— begin Recorded data —

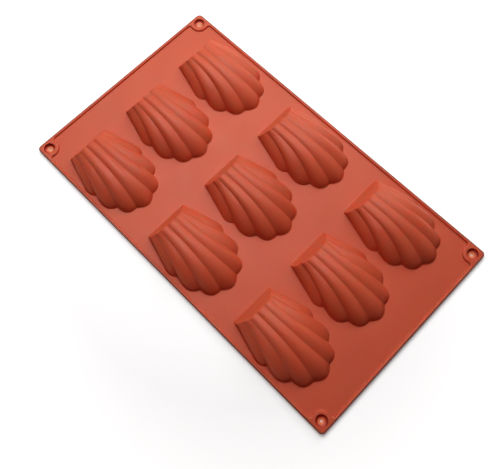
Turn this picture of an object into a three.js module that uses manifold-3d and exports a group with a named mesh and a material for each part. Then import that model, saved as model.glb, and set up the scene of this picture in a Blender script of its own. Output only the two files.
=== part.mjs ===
// Silicone baking mould with nine shell-shaped cups, lying domes up, in millimetres.
// The origin is the middle of the flat underside. +X runs along the long side, from the flat
// ends of the shells to their scalloped tips, +Y along the short side, and +Z up.

import * as THREE from "three";
import { mergeGeometries, mergeVertices } from "three/addons/utils/BufferGeometryUtils.js";
import Module from "manifold-3d";

// The sheet and the raised rim round it.
const SHEET = { length: 300, width: 175, thickness: 1.5, cornerRadius: 3.3 };
const RIM = { width: 2.5, top: 3 };

// The hanging holes: a dished recess in a round boss that grows out of the rim.
const HOLE = { inset: 6.9, bossRadius: 7.2, fillet: 2, recessRadius: 4.2, dish: 1, floor: 0.5, radius: 1 };

// The cups, on a grid with its middle at the sheet's middle.
const GRID = { columns: 3, rows: 3, pitchX: 90, pitchY: 57.5 };
const WALL = 1.5;

// One shell, in its own frame: u runs to the tip, v across it and h up from the sheet's top.
// Its flat end leans inwards, and its foot runs straight from the flat end's corner.
const FLAT_END = { u: -35, cornerV: 17.6, lean: 0.558 };
const FOOT_END = { u: -9, v: 25.1 };

// The three grooves on one side of the shell, from the middle outwards. Each starts on the flat
// end at endV, endH, crests at crestU, crestH, and comes down to the notch at notchU, notchV.
// fan says how late it turns outwards.
const GROOVES = [
  { endV: 3.65, endH: 13.5, crestU: -8, crestH: 14.8, notchU: 31.9, notchV: 7.95, fan: 2.6 },
  { endV: 10.15, endH: 12.7, crestU: -12, crestH: 13.45, notchU: 21.3, notchV: 18.2, fan: 2.0 },
  { endV: 13.5, endH: 8.7, crestU: -18, crestH: 9.2, notchU: 2.5, notchV: 22.9, fan: 1.4 },
];
const FALL = { power: 2, bluntness: 0.72 };

// The ribs, from the middle one outwards: how far each stands out at the foot, as a share of its
// width, and how far its lobe leans towards the tip. At the flat end all stand out by CROWN.
const RIBS = [
  { lobe: 0.29, skew: 0 },
  { lobe: 0.28, skew: 0.12 },
  { lobe: 0.26, skew: 0.35 },
  { lobe: 0.2, skew: 0.1 },
];
const CROWN = 0.14;
const SWELL = 1;
const TURN = 1.6;

// How finely the faces are cut: steps across a rib and along it, outside and inside.
const OUTSIDE = { across: 4, along: 9 };
const INSIDE = { across: 3, along: 7 };
const ROW_CROWDING = 1.35;
const ARC_STEPS = 4;
const BOSS_STEPS = 9;
const HOLE_SIDES = 16;

const SILICONE = new THREE.MeshStandardMaterial({ color: 0xc2543a, roughness: 0.5, metalness: 0 });
const UP = new THREE.Vector3(0, 0, 1);
const EPSILON = 1;

// ---------- one shell ----------

// The point of a groove at s, from 0 on the flat end to 1 at its notch.
function groovePoint(groove, s) {
  const startU = FLAT_END.u + FLAT_END.lean * groove.endH;
  const u = startU + (groove.notchU - startU) * s;
  const v = groove.endV + (groove.notchV - groove.endV) * s ** groove.fan;
  if (u < groove.crestU) {
    const back = (groove.crestU - u) / (groove.crestU - startU);
    return new THREE.Vector3(u, v, groove.crestH - (groove.crestH - groove.endH) * back ** 2);
  }
  const down = Math.min((u - groove.crestU) / (groove.notchU - groove.crestU), 1);
  return new THREE.Vector3(u, v, groove.crestH * (1 - down ** FALL.power) ** FALL.bluntness);
}

// The point of the straight foot at s, from the flat end's corner to the outermost lobe.
function footPoint(s) {
  const u = THREE.MathUtils.lerp(FLAT_END.u, FOOT_END.u, s);
  return new THREE.Vector3(u, THREE.MathUtils.lerp(FLAT_END.cornerV, FOOT_END.v, s), 0);
}

// The eight lines that bound the seven ribs, from one foot over the shell to the other.
function boundaryPoint(index, s) {
  const lines = GROOVES.length + 1;
  const side = index < lines ? -1 : 1;
  const place = index < lines ? lines - 1 - index : index - lines;
  const point = place < GROOVES.length ? groovePoint(GROOVES[place], s) : footPoint(s);
  point.y *= side;
  return point;
}

// The direction in which a rib bulges: square to the rib in the flat end's plane at the start,
// level and outwards at the foot, and in between a mix that stays square to the rib.
function bulgeDirection(index, s) {
  const place = Math.abs(index - GROOVES.length);
  const chordAt = (t) => boundaryPoint(index + 1, t).sub(boundaryPoint(index, t)).normalize();
  const startNormal = chordAt(0).cross(new THREE.Vector3(1, 0, -FLAT_END.lean).normalize());
  const endNormal = UP.clone().cross(chordAt(1));
  const towardsTip = -Math.sign(index - GROOVES.length) * RIBS[place].skew;
  startNormal.multiplyScalar(Math.sign(startNormal.z));
  const outside = boundaryPoint(index, 1).sub(FOOT_CENTRE);
  endNormal.multiplyScalar(Math.sign(endNormal.dot(outside)));
  endNormal.addScaledVector(chordAt(1), towardsTip).normalize();
  const direction = startNormal.normalize().lerp(endNormal, s ** TURN);
  const chord = chordAt(s);
  return direction.addScaledVector(chord, -(1 - s ** 4) * direction.dot(chord)).normalize();
}
const FOOT_CENTRE = new THREE.Vector3(-5, 0, 0);

// A point of a rib: across runs from 0 to 1 between its two grooves, and s along them.
function ribPoint(index, across, s) {
  const from = boundaryPoint(index, s);
  const chord = boundaryPoint(index + 1, s).sub(from);
  const lobe = RIBS[Math.abs(index - GROOVES.length)].lobe;
  const height = chord.length() * (CROWN + (lobe - CROWN) * s ** SWELL);
  const bulge = height * (1 - (2 * across - 1) ** 2);
  return from.addScaledVector(chord, across).addScaledVector(bulgeDirection(index, s), bulge);
}

// The closed shell with a straight skirt below its foot. scale shrinks it about its middle,
// which is how the hollow follows the outside.
function shellGeometry({ across, along }, scale, skirt) {
  const ribCount = 2 * RIBS.length - 1;
  const rows = [];
  for (let row = 0; row <= along; row += 1) {
    const s = 1 - (1 - row / along) ** ROW_CROWDING;
    const points = [];
    for (let rib = 0; rib < ribCount; rib += 1) {
      for (let step = 0; step < across; step += 1) {
        points.push(ribPoint(rib, step / across, s));
      }
    }
    points.push(ribPoint(ribCount - 1, 1, s));
    rows.push(points.map((point) => point.multiply(scale)));
  }

  const triangles = [];
  const quad = (a, b, c, d) => triangles.push(a, b, c, a, c, d);
  for (let row = 0; row < along; row += 1) {
    for (let column = 0; column + 1 < rows[row].length; column += 1) {
      const [near, far] = [rows[row], rows[row + 1]];
      quad(near[column], far[column], far[column + 1], near[column + 1]);
    }
  }

  // The foot's outline, once round: out along one foot, round the lobes and back.
  const outline = rows.map((points) => points[0]);
  outline.push(...rows[along].slice(1, -1));
  outline.push(...rows.map((points) => points[points.length - 1]).reverse());
  const lower = outline.map((point) => point.clone().setZ(-skirt));
  const centre = FOOT_CENTRE.clone().setZ(-skirt);
  for (let i = 0; i < outline.length; i += 1) {
    const next = (i + 1) % outline.length;
    quad(outline[i], lower[i], lower[next], outline[next]);
    triangles.push(lower[i], centre, lower[next]);
  }

  // The flat end, as a fan from the first corner over the arch to the other.
  const arch = rows[0];
  for (let i = 1; i + 1 < arch.length; i += 1) {
    triangles.push(arch[0], arch[i], arch[i + 1]);
  }
  return new THREE.BufferGeometry().setFromPoints(triangles);
}

// ---------- the sheet ----------

// Points along an arc, from one angle to another.
function arcPoints(x, y, radius, from, to, steps) {
  return Array.from({ length: steps + 1 }, (_, i) => {
    const angle = from + ((to - from) * i) / steps;
    return new THREE.Vector2(x + radius * Math.cos(angle), y + radius * Math.sin(angle));
  });
}

// A closed outline from the points of the +X +Y corner, mirrored into the other three.
function fourCorners(corner) {
  const turned = [...corner].reverse();
  const mirror = (points, signX, signY) => points.map((p) => new THREE.Vector2(signX * p.x, signY * p.y));
  return new THREE.Shape([
    ...corner,
    ...mirror(turned, -1, 1),
    ...mirror(corner, -1, -1),
    ...mirror(turned, 1, -1),
  ]);
}

function sheetOutline() {
  const x = SHEET.length / 2 - SHEET.cornerRadius;
  const y = SHEET.width / 2 - SHEET.cornerRadius;
  return fourCorners(arcPoints(x, y, SHEET.cornerRadius, 0, Math.PI / 2, ARC_STEPS));
}

// The low field inside the rim. Each corner steps round a boss, with a fillet on both sides.
function fieldOutline() {
  const reach = HOLE.bossRadius + HOLE.fillet;
  const sideways = HOLE.inset - RIM.width - HOLE.fillet;
  const tilt = Math.asin(sideways / reach);
  const x = SHEET.length / 2 - HOLE.inset;
  const y = SHEET.width / 2 - HOLE.inset;
  const filletPoints = (angle, from, to) => {
    const filletX = x + reach * Math.cos(angle);
    const filletY = y + reach * Math.sin(angle);
    return arcPoints(filletX, filletY, HOLE.fillet, from, to, ARC_STEPS);
  };
  const right = -Math.PI / 2 + tilt;
  const left = Math.PI - tilt;
  return fourCorners([
    ...filletPoints(right, 0, right + Math.PI),
    ...arcPoints(x, y, HOLE.bossRadius, right, left - 2 * Math.PI, BOSS_STEPS).slice(1, -1),
    ...filletPoints(left, left - Math.PI, Math.PI / 2),
  ]);
}

function slab(outline, bottom, top) {
  const geometry = new THREE.ExtrudeGeometry(outline, { depth: top - bottom, bevelEnabled: false });
  return geometry.translate(0, 0, bottom);
}

// The dished recess and the small hole through its floor, as one turned cutter.
function holeCutter() {
  const profile = [
    [0, -EPSILON],
    [HOLE.radius, -EPSILON],
    [HOLE.radius, HOLE.floor],
    [HOLE.recessRadius - HOLE.dish, HOLE.floor + HOLE.dish / 4],
    [HOLE.recessRadius, HOLE.floor + HOLE.dish],
    [HOLE.recessRadius, RIM.top + EPSILON],
    [0, RIM.top + EPSILON],
  ].map(([radius, height]) => new THREE.Vector2(radius, height));
  return new THREE.LatheGeometry(profile, HOLE_SIDES).rotateX(Math.PI / 2);
}

// ---------- joining and cutting ----------

const manifold = await Module();
manifold.setup();

function solid(geometry) {
  const bare = geometry.index ? geometry : geometry.clone();
  bare.deleteAttribute("normal");
  bare.deleteAttribute("uv");
  const merged = mergeVertices(bare, 1e-4);
  return new manifold.Manifold(
    new manifold.Mesh({
      numProp: 3,
      vertProperties: new Float32Array(merged.attributes.position.array),
      triVerts: new Uint32Array(merged.index.array),
    }),
  );
}

function geometryOf(body) {
  const { vertProperties, triVerts } = body.getMesh();
  const geometry = new THREE.BufferGeometry();
  geometry.setAttribute("position", new THREE.BufferAttribute(vertProperties, 3));
  geometry.setIndex(new THREE.BufferAttribute(triVerts, 1));
  return geometry;
}

function cupCentres() {
  const centres = [];
  for (let column = 0; column < GRID.columns; column += 1) {
    for (let row = 0; row < GRID.rows; row += 1) {
      const x = (column - (GRID.columns - 1) / 2) * GRID.pitchX;
      const y = (row - (GRID.rows - 1) / 2) * GRID.pitchY;
      centres.push([x, y]);
    }
  }
  return centres;
}

function buildMould() {
  let body = solid(slab(sheetOutline(), 0, RIM.top));
  body = body.subtract(solid(slab(fieldOutline(), SHEET.thickness, RIM.top + EPSILON)));

  const shellLength = GROOVES[0].notchU - FLAT_END.u;
  const shellHeight = GROOVES[0].crestH;
  const inner = new THREE.Vector3(
    1 - (2 * WALL) / shellLength,
    1 - WALL / FOOT_END.v,
    1 - WALL / shellHeight,
  );
  const outside = shellGeometry(OUTSIDE, new THREE.Vector3(1, 1, 1), SHEET.thickness / 2);
  const hollow = shellGeometry(INSIDE, inner, SHEET.thickness + EPSILON);
  const centres = cupCentres();
  const placed = (geometry, [x, y]) => solid(geometry.clone().translate(x, y, SHEET.thickness));
  for (const centre of centres) {
    body = body.add(placed(outside, centre));
  }
  for (const centre of centres) {
    body = body.subtract(placed(hollow, centre));
  }

  const holeX = SHEET.length / 2 - HOLE.inset;
  const holeY = SHEET.width / 2 - HOLE.inset;
  for (const signX of [-1, 1]) {
    for (const signY of [-1, 1]) {
      body = body.subtract(solid(holeCutter().translate(signX * holeX, signY * holeY, 0)));
    }
  }
  return geometryOf(body);
}

const mould = new THREE.Mesh(buildMould(), SILICONE);
mould.name = "mould";

const part = new THREE.Group();
part.add(mould);

export default part;
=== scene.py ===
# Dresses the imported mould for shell-shaped cakes: one silicone moulding with nine ribbed cups,
# lying domes up on a pale floor in soft studio light.
import math

import bmesh
import bpy
import numpy as np
from mathutils import Matrix, Vector
from mathutils.geometry import delaunay_2d_cdt


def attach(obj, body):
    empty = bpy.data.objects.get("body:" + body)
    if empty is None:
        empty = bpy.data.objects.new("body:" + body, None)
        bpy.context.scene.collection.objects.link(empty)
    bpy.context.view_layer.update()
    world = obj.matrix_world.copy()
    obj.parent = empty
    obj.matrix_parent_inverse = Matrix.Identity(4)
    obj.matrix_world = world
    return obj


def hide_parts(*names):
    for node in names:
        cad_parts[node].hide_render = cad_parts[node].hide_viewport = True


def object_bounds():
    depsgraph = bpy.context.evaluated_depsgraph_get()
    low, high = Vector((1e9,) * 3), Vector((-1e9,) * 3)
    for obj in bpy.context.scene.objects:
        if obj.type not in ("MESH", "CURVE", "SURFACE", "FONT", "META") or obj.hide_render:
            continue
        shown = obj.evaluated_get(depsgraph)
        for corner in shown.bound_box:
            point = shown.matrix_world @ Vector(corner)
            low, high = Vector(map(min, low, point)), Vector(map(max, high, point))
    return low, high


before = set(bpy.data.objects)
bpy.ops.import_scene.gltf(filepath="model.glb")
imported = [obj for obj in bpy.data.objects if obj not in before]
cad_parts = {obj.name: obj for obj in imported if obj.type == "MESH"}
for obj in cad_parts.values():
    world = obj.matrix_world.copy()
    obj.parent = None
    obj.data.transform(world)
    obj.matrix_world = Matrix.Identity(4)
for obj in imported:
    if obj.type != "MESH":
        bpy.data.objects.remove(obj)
CAD_LOW, CAD_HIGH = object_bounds()

# The sizes of the moulding and of its materials' patterns are in millimetres, in the frame of the
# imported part, and turn into metres where Blender takes them. The stage's are in metres.
MM = 0.001

# ---------- the moulding's sizes ----------

SHEET_LENGTH = (CAD_HIGH.x - CAD_LOW.x) / MM
SHEET_WIDTH = (CAD_HIGH.y - CAD_LOW.y) / MM
DOME_TOP = CAD_HIGH.z / MM
SHEET_TOP = 1.5
SHEET_CORNER = 3.3
RIM_WIDTH = 2.5
RIM_TOP = 3.0
WALL = 1.5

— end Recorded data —

▶ [What the task asks]
Your task is to reproduce exactly the lines beginning at the line containing "const holeX = SHEET.length" and ending at the line containing "shown = obj.evaluated_get(depsgraph)", inclusive.

▶ [Solved exercise]
  const holeX = SHEET.length / 2 - HOLE.inset;
  const holeY = SHEET.width / 2 - HOLE.inset;
  for (const signX of [-1, 1]) {
    for (const signY of [-1, 1]) {
      body = body.subtract(solid(holeCutter().translate(signX * holeX, signY * holeY, 0)));
    }
  }
  return geometryOf(body);
}

const mould = new THREE.Mesh(buildMould(), SILICONE);
mould.name = "mould";

const part = new THREE.Group();
part.add(mould);

export default part;
=== scene.py ===
# Dresses the imported mould for shell-shaped cakes: one silicone moulding with nine ribbed cups,
# lying domes up on a pale floor in soft studio light.
import math

import bmesh
import bpy
import numpy as np
from mathutils import Matrix, Vector
from mathutils.geometry import delaunay_2d_cdt


def attach(obj, body):
    empty = bpy.data.objects.get("body:" + body)
    if empty is None:
        empty = bpy.data.objects.new("body:" + body, None)
        bpy.context.scene.collection.objects.link(empty)
    bpy.context.view_layer.update()
    world = obj.matrix_world.copy()
    obj.parent = empty
    obj.matrix_parent_inverse = Matrix.Identity(4)
    obj.matrix_world = world
    return obj


def hide_parts(*names):
    for node in names:
        cad_parts[node].hide_render = cad_parts[node].hide_viewport = True


def object_bounds():
    depsgraph = bpy.context.evaluated_depsgraph_get()
    low, high = Vector((1e9,) * 3), Vector((-1e9,) * 3)
    for obj in bpy.context.scene.objects:
        if obj.type not in ("MESH", "CURVE", "SURFACE", "FONT", "META") or obj.hide_render:
            continue
        shown = obj.evaluated_get(depsgraph)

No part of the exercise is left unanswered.